======== Dataset extract ========

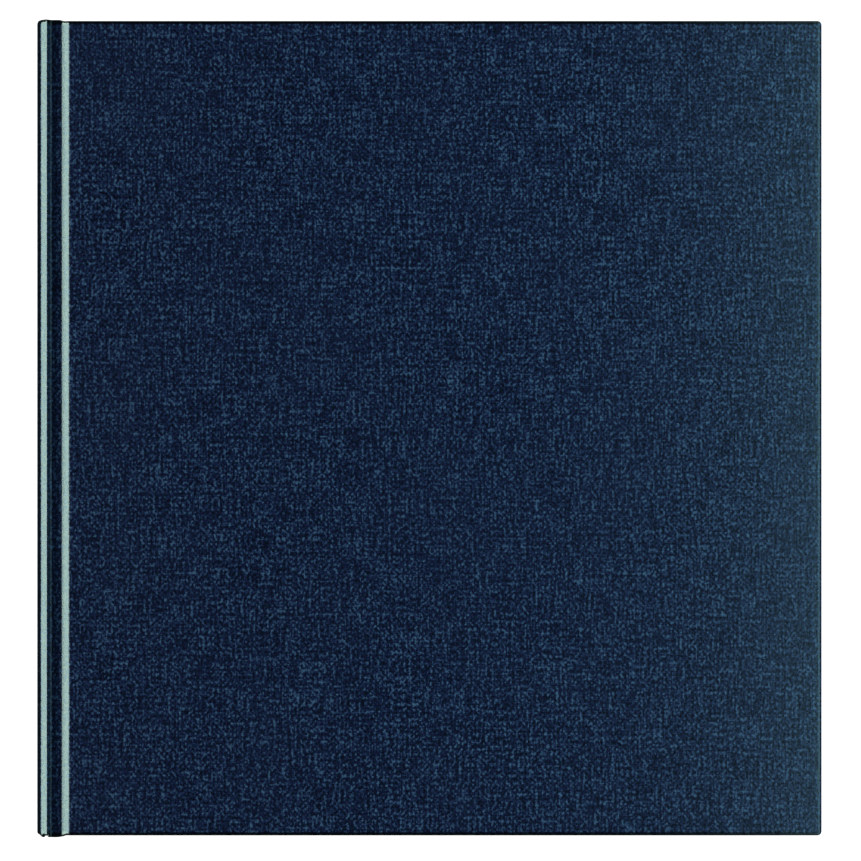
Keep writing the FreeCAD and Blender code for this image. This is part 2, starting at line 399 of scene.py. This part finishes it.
def kraft_finish():
    """Ribbed brown paper, streaked along its making direction."""
    f = Finish("kraft_liner")
    lay = f.lay()
    streak = f.grain(lay, (700, 130, 0), detail=4, roughness=0.66)
    ribs = f.maths("SINE", f.parts(lay)[1] * (2 * math.pi / (1.1 * MM)))
    colour = f.mixed(f.spread(streak, 0.3, 0.7), (0.30, 0.175, 0.085), (0.47, 0.30, 0.16))
    return f.surface(colour, 0.8, height=streak + ribs * 0.08, bump=(0.35, 0.08 * MM))


def headband_finish():
    """Cloth band in two colours, its threads wrapped round the roll."""
    f = Finish("headband_cloth")
    along, across = f.parts(f.lay())
    stripe = f.maths("SINE", along * (2 * math.pi / BAND_STRIPE))
    wrap = f.maths("ABSOLUTE", f.maths("SINE", along * (math.pi / (BAND_STRIPE / 6)) + across * 900))
    fuzz = f.grain(f.lay(), (3000, 3000, 0), detail=2)
    colour = f.mixed(f.spread(stripe, -0.12, 0.12), (0.70, 0.69, 0.64), (0.020, 0.045, 0.115))
    colour = f.mixed(f.spread(wrap + fuzz * 0.5, 0.2, 0.7, 0.55, 0.0), colour, (0.012, 0.016, 0.03))
    return f.surface(colour, 0.6, height=wrap + fuzz * 0.4, bump=(0.8, 0.08 * MM))


def thread_finish():
    """Unbleached linen thread, its light and dark following the twist."""
    f = Finish("linen_thread")
    along, across = f.parts(f.lay())
    twist = f.maths("SINE", along * (2 * math.pi / (0.5 * MM)) + across * (2 * math.pi))
    colour = f.mixed(f.spread(twist, -1, 1), (0.52, 0.47, 0.37), (0.80, 0.76, 0.66))
    return f.surface(colour, 0.7, height=twist, bump=(0.6, 0.06 * MM))


# Mesh work


def new_mesh(name, points, faces, lay, pulled=None):
    """A smooth piece that carries, for its finish, where each point lies on the flat material."""
    data = bpy.data.meshes.new(name)
    data.from_pydata(points, [], faces)
    places = data.attributes.new("lay", "FLOAT_VECTOR", "POINT")
    for item, place in zip(places.data, lay):
        item.vector = place
    # Painted shade: a mask of the edges that the lamps miss, which the cloth's finish paints near
    # black.
    if pulled is not None:
        data.attributes.new("pulled", "FLOAT", "POINT").data.foreach_set("value", pulled)
    data.validate()
    data.shade_smooth()
    made = bpy.data.objects.new(name, data)
    bpy.context.scene.collection.objects.link(made)
    return made


def apply_modifiers(made):
    """Keeps the shape that the modifiers give, and drops them."""
    graph = bpy.context.evaluated_depsgraph_get()
    data = bpy.data.meshes.new_from_object(made.evaluated_get(graph))
    made.modifiers.clear()
    old = made.data
    made.data = data
    bpy.data.meshes.remove(old)


def thicken(made, thickness, offset=-1.0):
    """Gives a sheet its thickness, on the side away from its face unless offset says otherwise."""
    sharp_from = math.radians(50)
    solid = made.modifiers.new("thickness", "SOLIDIFY")
    solid.thickness = thickness
    solid.offset = offset
    solid.use_even_offset = False
    solid.use_quality_normals = True
    apply_modifiers(made)
    made.data.set_sharp_from_angle(angle=sharp_from)


def grid_faces(columns, rows, start=0, flip=False):
    """Quads of a grid that is stored column by column."""
    faces = []
    for i in range(columns - 1):
        for j in range(rows - 1):
            a = start + i * rows + j
            quad = (a, a + rows, a + rows + 1, a + 1)
            faces.append(quad[::-1] if flip else quad)
    return faces


def sheet(name, grid, lay, flip=False, pulled=None):
    """A piece from a grid of points, face up unless it is flipped."""
    points = [p for column in grid for p in column]
    places = [p for column in lay for p in column]
    marks = [m for column in pulled for m in column] if pulled else None
    return new_mesh(name, points, grid_faces(len(grid), len(grid[0]), flip=flip), places, marks)


class Welded:
    """The points and faces of a mesh in which points at one place are one point."""

    def __init__(self):
        self.points, self.lay, self.pulled, self.faces = [], [], [], []
        self.numbers = {}

    # Painted shade: the last value marks a point on an edge that the lamps miss.
    def point(self, place, lay, pulled=0.0):
        key = tuple(round(value, 8) for value in place)
        if key not in self.numbers:
            self.numbers[key] = len(self.points)
            self.points.append(place)
            self.lay.append(lay)
            self.pulled.append(pulled)
        return self.numbers[key]

    def join(self, lines):
        """Faces between each line of points and the next; a corner that is doubled is dropped."""
        for a, b in zip(lines, lines[1:]):
            for k in range(len(a) - 1):
                face = tuple(dict.fromkeys((a[k], a[k + 1], b[k + 1], b[k])))
                if len(face) > 2:
                    self.faces.append(face)


def steps(low, high, size):
    """Evenly spaced values from low to high, about size apart."""
    count = max(1, round((high - low) / size))
    return [low + (high - low) * i / count for i in range(count + 1)]


def graded(*stretches):
    """Values along several stretches: a start, and then (end, spacing) pairs."""
    start = stretches[0]
    values = [start]
    for end, size in stretches[1:]:
        values += steps(values[-1], end, size)[1:]
    return values


def smooth(t):
    """A gentle step: 0 below 0, 1 above 1, level at both ends."""
    t = min(1.0, max(0.0, t))
    return t * t * (3 - 2 * t)


def eased(t, corner):
    """A straight slope from 0 to 1 whose two ends are rounded over a share of its length."""
    t = min(1.0, max(0.0, t))
    tall = 1 - corner
    if t < corner:
        return t * t / (2 * corner * tall)
    if t > 1 - corner:
        return 1 - (1 - t) ** 2 / (2 * corner * tall)
    return (t - corner / 2) / tall


def curved(start, control, end, count):
    """Points that follow start on a quadratic curve, the last of them at its end."""
    points = []
    for k in range(1, count + 1):
        t = k / count
        a, b, c = (1 - t) ** 2, 2 * t * (1 - t), t * t
        points.append(tuple(a * p + b * q + c * r for p, q, r in zip(start, control, end)))
    return points


def finish_piece(made, material, replaced):
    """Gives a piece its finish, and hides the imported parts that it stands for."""
    made.data.materials.clear()
    made.data.materials.append(material)
    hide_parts(*replaced)


def upside(made, back):
    """The back cover's piece is the front one's mirror image through the middle of the block."""
    if back:
        made.data.transform(MIRROR)
        made.data.flip_normals()


# The case


def joint_height(s):
    """Height of the front cloth's face at a distance s from the spine's face."""
    floor = THICKNESS - GROOVE_DEPTH
    if s <= WALL_FOOT:
        wall = smooth((WALL_FOOT - s) / (WALL_FOOT - CREST))
        return floor + GROOVE_DEPTH * wall ** 0.9
    if s >= RISE_FOOT:
        rise = (s - RISE_FOOT) / (ROLL_TOP - RISE_FOOT)
        rounded = 0.5 - 0.5 * math.cos(math.pi * min(1.0, rise))
        share_round = 0.12
        return floor + GROOVE_DEPTH * (
            share_round * rounded + (1 - share_round) * eased(rise, corner=0.16))
    return floor - CREASE * smooth(1 - abs(s - GROOVE) / CREASE_HALF)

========

**Work instructions**
Print all the data exactly.

**Result for this exercise**
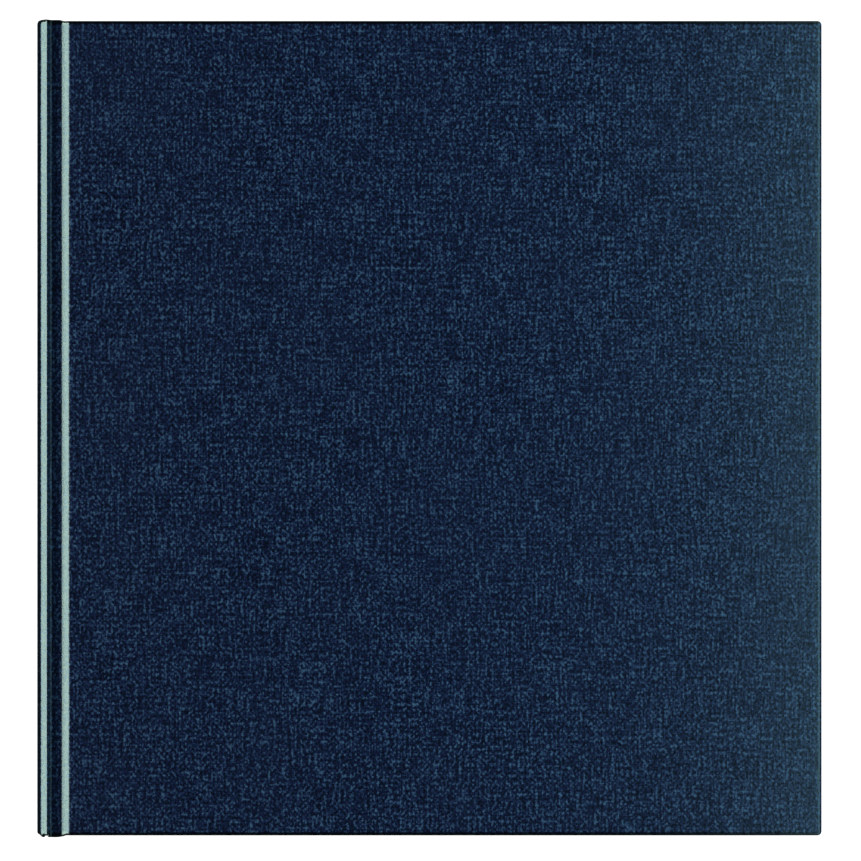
Keep writing the FreeCAD and Blender code for this image. This is part 2, starting at line 399 of scene.py. This part finishes it.
def kraft_finish():
    """Ribbed brown paper, streaked along its making direction."""
    f = Finish("kraft_liner")
    lay = f.lay()
    streak = f.grain(lay, (700, 130, 0), detail=4, roughness=0.66)
    ribs = f.maths("SINE", f.parts(lay)[1] * (2 * math.pi / (1.1 * MM)))
    colour = f.mixed(f.spread(streak, 0.3, 0.7), (0.30, 0.175, 0.085), (0.47, 0.30, 0.16))
    return f.surface(colour, 0.8, height=streak + ribs * 0.08, bump=(0.35, 0.08 * MM))


def headband_finish():
    """Cloth band in two colours, its threads wrapped round the roll."""
    f = Finish("headband_cloth")
    along, across = f.parts(f.lay())
    stripe = f.maths("SINE", along * (2 * math.pi / BAND_STRIPE))
    wrap = f.maths("ABSOLUTE", f.maths("SINE", along * (math.pi / (BAND_STRIPE / 6)) + across * 900))
    fuzz = f.grain(f.lay(), (3000, 3000, 0), detail=2)
    colour = f.mixed(f.spread(stripe, -0.12, 0.12), (0.70, 0.69, 0.64), (0.020, 0.045, 0.115))
    colour = f.mixed(f.spread(wrap + fuzz * 0.5, 0.2, 0.7, 0.55, 0.0), colour, (0.012, 0.016, 0.03))
    return f.surface(colour, 0.6, height=wrap + fuzz * 0.4, bump=(0.8, 0.08 * MM))


def thread_finish():
    """Unbleached linen thread, its light and dark following the twist."""
    f = Finish("linen_thread")
    along, across = f.parts(f.lay())
    twist = f.maths("SINE", along * (2 * math.pi / (0.5 * MM)) + across * (2 * math.pi))
    colour = f.mixed(f.spread(twist, -1, 1), (0.52, 0.47, 0.37), (0.80, 0.76, 0.66))
    return f.surface(colour, 0.7, height=twist, bump=(0.6, 0.06 * MM))


# Mesh work


def new_mesh(name, points, faces, lay, pulled=None):
    """A smooth piece that carries, for its finish, where each point lies on the flat material."""
    data = bpy.data.meshes.new(name)
    data.from_pydata(points, [], faces)
    places = data.attributes.new("lay", "FLOAT_VECTOR", "POINT")
    for item, place in zip(places.data, lay):
        item.vector = place
    # Painted shade: a mask of the edges that the lamps miss, which the cloth's finish paints near
    # black.
    if pulled is not None:
        data.attributes.new("pulled", "FLOAT", "POINT").data.foreach_set("value", pulled)
    data.validate()
    data.shade_smooth()
    made = bpy.data.objects.new(name, data)
    bpy.context.scene.collection.objects.link(made)
    return made


def apply_modifiers(made):
    """Keeps the shape that the modifiers give, and drops them."""
    graph = bpy.context.evaluated_depsgraph_get()
    data = bpy.data.meshes.new_from_object(made.evaluated_get(graph))
    made.modifiers.clear()
    old = made.data
    made.data = data
    bpy.data.meshes.remove(old)


def thicken(made, thickness, offset=-1.0):
    """Gives a sheet its thickness, on the side away from its face unless offset says otherwise."""
    sharp_from = math.radians(50)
    solid = made.modifiers.new("thickness", "SOLIDIFY")
    solid.thickness = thickness
    solid.offset = offset
    solid.use_even_offset = False
    solid.use_quality_normals = True
    apply_modifiers(made)
    made.data.set_sharp_from_angle(angle=sharp_from)


def grid_faces(columns, rows, start=0, flip=False):
    """Quads of a grid that is stored column by column."""
    faces = []
    for i in range(columns - 1):
        for j in range(rows - 1):
            a = start + i * rows + j
            quad = (a, a + rows, a + rows + 1, a + 1)
            faces.append(quad[::-1] if flip else quad)
    return faces


def sheet(name, grid, lay, flip=False, pulled=None):
    """A piece from a grid of points, face up unless it is flipped."""
    points = [p for column in grid for p in column]
    places = [p for column in lay for p in column]
    marks = [m for column in pulled for m in column] if pulled else None
    return new_mesh(name, points, grid_faces(len(grid), len(grid[0]), flip=flip), places, marks)


class Welded:
    """The points and faces of a mesh in which points at one place are one point."""

    def __init__(self):
        self.points, self.lay, self.pulled, self.faces = [], [], [], []
        self.numbers = {}

    # Painted shade: the last value marks a point on an edge that the lamps miss.
    def point(self, place, lay, pulled=0.0):
        key = tuple(round(value, 8) for value in place)
        if key not in self.numbers:
            self.numbers[key] = len(self.points)
            self.points.append(place)
            self.lay.append(lay)
            self.pulled.append(pulled)
        return self.numbers[key]

    def join(self, lines):
        """Faces between each line of points and the next; a corner that is doubled is dropped."""
        for a, b in zip(lines, lines[1:]):
            for k in range(len(a) - 1):
                face = tuple(dict.fromkeys((a[k], a[k + 1], b[k + 1], b[k])))
                if len(face) > 2:
                    self.faces.append(face)


def steps(low, high, size):
    """Evenly spaced values from low to high, about size apart."""
    count = max(1, round((high - low) / size))
    return [low + (high - low) * i / count for i in range(count + 1)]


def graded(*stretches):
    """Values along several stretches: a start, and then (end, spacing) pairs."""
    start = stretches[0]
    values = [start]
    for end, size in stretches[1:]:
        values += steps(values[-1], end, size)[1:]
    return values


def smooth(t):
    """A gentle step: 0 below 0, 1 above 1, level at both ends."""
    t = min(1.0, max(0.0, t))
    return t * t * (3 - 2 * t)


def eased(t, corner):
    """A straight slope from 0 to 1 whose two ends are rounded over a share of its length."""
    t = min(1.0, max(0.0, t))
    tall = 1 - corner
    if t < corner:
        return t * t / (2 * corner * tall)
    if t > 1 - corner:
        return 1 - (1 - t) ** 2 / (2 * corner * tall)
    return (t - corner / 2) / tall


def curved(start, control, end, count):
    """Points that follow start on a quadratic curve, the last of them at its end."""
    points = []
    for k in range(1, count + 1):
        t = k / count
        a, b, c = (1 - t) ** 2, 2 * t * (1 - t), t * t
        points.append(tuple(a * p + b * q + c * r for p, q, r in zip(start, control, end)))
    return points


def finish_piece(made, material, replaced):
    """Gives a piece its finish, and hides the imported parts that it stands for."""
    made.data.materials.clear()
    made.data.materials.append(material)
    hide_parts(*replaced)


def upside(made, back):
    """The back cover's piece is the front one's mirror image through the middle of the block."""
    if back:
        made.data.transform(MIRROR)
        made.data.flip_normals()


# The case


def joint_height(s):
    """Height of the front cloth's face at a distance s from the spine's face."""
    floor = THICKNESS - GROOVE_DEPTH
    if s <= WALL_FOOT:
        wall = smooth((WALL_FOOT - s) / (WALL_FOOT - CREST))
        return floor + GROOVE_DEPTH * wall ** 0.9
    if s >= RISE_FOOT:
        rise = (s - RISE_FOOT) / (ROLL_TOP - RISE_FOOT)
        rounded = 0.5 - 0.5 * math.cos(math.pi * min(1.0, rise))
        share_round = 0.12
        return floor + GROOVE_DEPTH * (
            share_round * rounded + (1 - share_round) * eased(rise, corner=0.16))
    return floor - CREASE * smooth(1 - abs(s - GROOVE) / CREASE_HALF)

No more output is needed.